··· INFORMATION PROVIDED ···

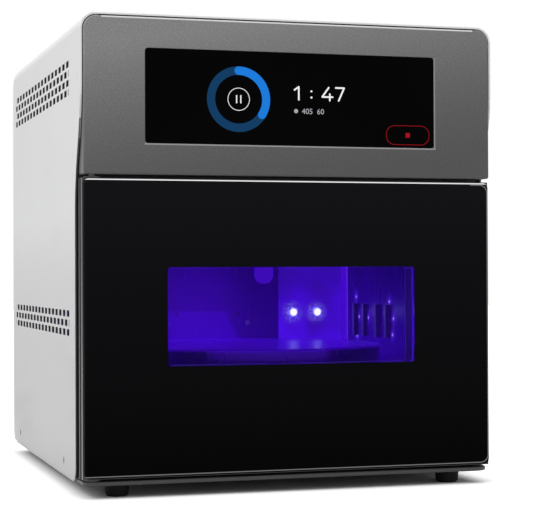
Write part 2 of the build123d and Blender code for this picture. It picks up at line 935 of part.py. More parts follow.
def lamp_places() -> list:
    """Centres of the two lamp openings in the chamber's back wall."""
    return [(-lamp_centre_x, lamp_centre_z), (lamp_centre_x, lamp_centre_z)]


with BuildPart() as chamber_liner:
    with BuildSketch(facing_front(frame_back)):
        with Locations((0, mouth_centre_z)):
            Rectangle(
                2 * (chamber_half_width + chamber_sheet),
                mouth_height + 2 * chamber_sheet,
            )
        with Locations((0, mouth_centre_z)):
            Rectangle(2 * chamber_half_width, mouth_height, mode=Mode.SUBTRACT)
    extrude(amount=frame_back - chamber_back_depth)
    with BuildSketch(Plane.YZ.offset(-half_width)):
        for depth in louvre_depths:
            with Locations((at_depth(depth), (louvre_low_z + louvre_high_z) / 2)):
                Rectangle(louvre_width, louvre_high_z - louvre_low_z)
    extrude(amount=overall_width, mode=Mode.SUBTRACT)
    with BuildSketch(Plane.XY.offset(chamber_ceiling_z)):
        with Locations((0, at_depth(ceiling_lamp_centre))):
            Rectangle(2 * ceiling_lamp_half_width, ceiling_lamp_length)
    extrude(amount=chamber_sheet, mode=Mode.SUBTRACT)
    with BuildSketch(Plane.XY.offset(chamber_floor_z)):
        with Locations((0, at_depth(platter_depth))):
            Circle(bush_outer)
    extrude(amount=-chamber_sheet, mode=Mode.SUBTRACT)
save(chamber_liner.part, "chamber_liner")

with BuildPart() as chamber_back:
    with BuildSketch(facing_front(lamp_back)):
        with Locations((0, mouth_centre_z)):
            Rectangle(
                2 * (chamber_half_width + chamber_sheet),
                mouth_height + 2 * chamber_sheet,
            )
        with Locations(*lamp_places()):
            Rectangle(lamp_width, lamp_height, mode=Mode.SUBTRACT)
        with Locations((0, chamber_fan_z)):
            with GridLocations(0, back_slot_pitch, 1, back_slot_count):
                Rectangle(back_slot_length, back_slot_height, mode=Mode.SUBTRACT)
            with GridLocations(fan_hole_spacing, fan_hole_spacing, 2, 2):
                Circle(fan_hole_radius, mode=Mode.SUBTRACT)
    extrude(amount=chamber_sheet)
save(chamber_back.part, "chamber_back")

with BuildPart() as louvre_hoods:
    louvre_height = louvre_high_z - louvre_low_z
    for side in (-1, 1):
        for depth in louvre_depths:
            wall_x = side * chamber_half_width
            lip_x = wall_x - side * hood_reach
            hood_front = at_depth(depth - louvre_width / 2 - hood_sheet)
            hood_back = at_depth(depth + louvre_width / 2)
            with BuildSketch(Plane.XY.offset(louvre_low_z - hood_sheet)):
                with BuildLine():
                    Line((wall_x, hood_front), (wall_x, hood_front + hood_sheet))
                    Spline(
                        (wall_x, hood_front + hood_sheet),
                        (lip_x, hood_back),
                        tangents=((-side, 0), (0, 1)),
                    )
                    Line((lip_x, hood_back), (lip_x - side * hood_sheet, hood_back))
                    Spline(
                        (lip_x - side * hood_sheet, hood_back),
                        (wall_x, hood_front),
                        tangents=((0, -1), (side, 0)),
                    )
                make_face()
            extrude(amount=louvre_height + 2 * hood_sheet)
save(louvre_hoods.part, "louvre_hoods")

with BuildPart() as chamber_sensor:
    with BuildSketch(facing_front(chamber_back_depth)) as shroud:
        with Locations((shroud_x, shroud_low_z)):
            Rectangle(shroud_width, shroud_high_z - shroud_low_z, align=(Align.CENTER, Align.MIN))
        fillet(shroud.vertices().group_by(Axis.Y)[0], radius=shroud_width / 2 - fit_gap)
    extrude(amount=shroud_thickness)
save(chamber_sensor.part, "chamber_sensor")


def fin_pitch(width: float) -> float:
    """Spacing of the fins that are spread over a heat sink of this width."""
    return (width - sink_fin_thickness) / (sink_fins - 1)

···

# TASK TO COMPLETE
Word for word, reproduce the listing above from its start up to and including the line that has "lamp_centre_z), (lamp_centre_x, lamp_centre_z)]". Give only those lines.

# THE RESPONSE
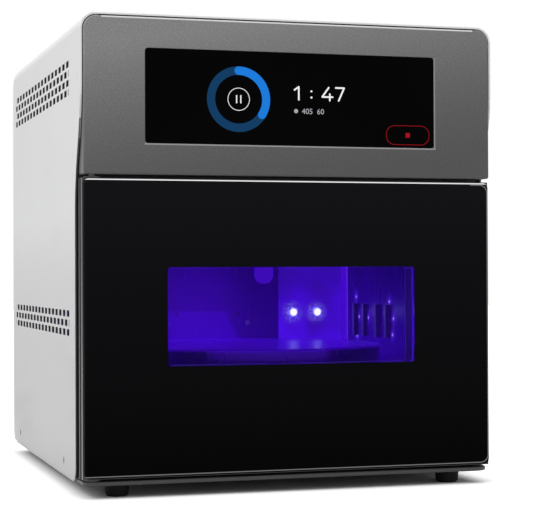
Write part 2 of the build123d and Blender code for this picture. It picks up at line 935 of part.py. More parts follow.
def lamp_places() -> list:
    """Centres of the two lamp openings in the chamber's back wall."""
    return [(-lamp_centre_x, lamp_centre_z), (lamp_centre_x, lamp_centre_z)]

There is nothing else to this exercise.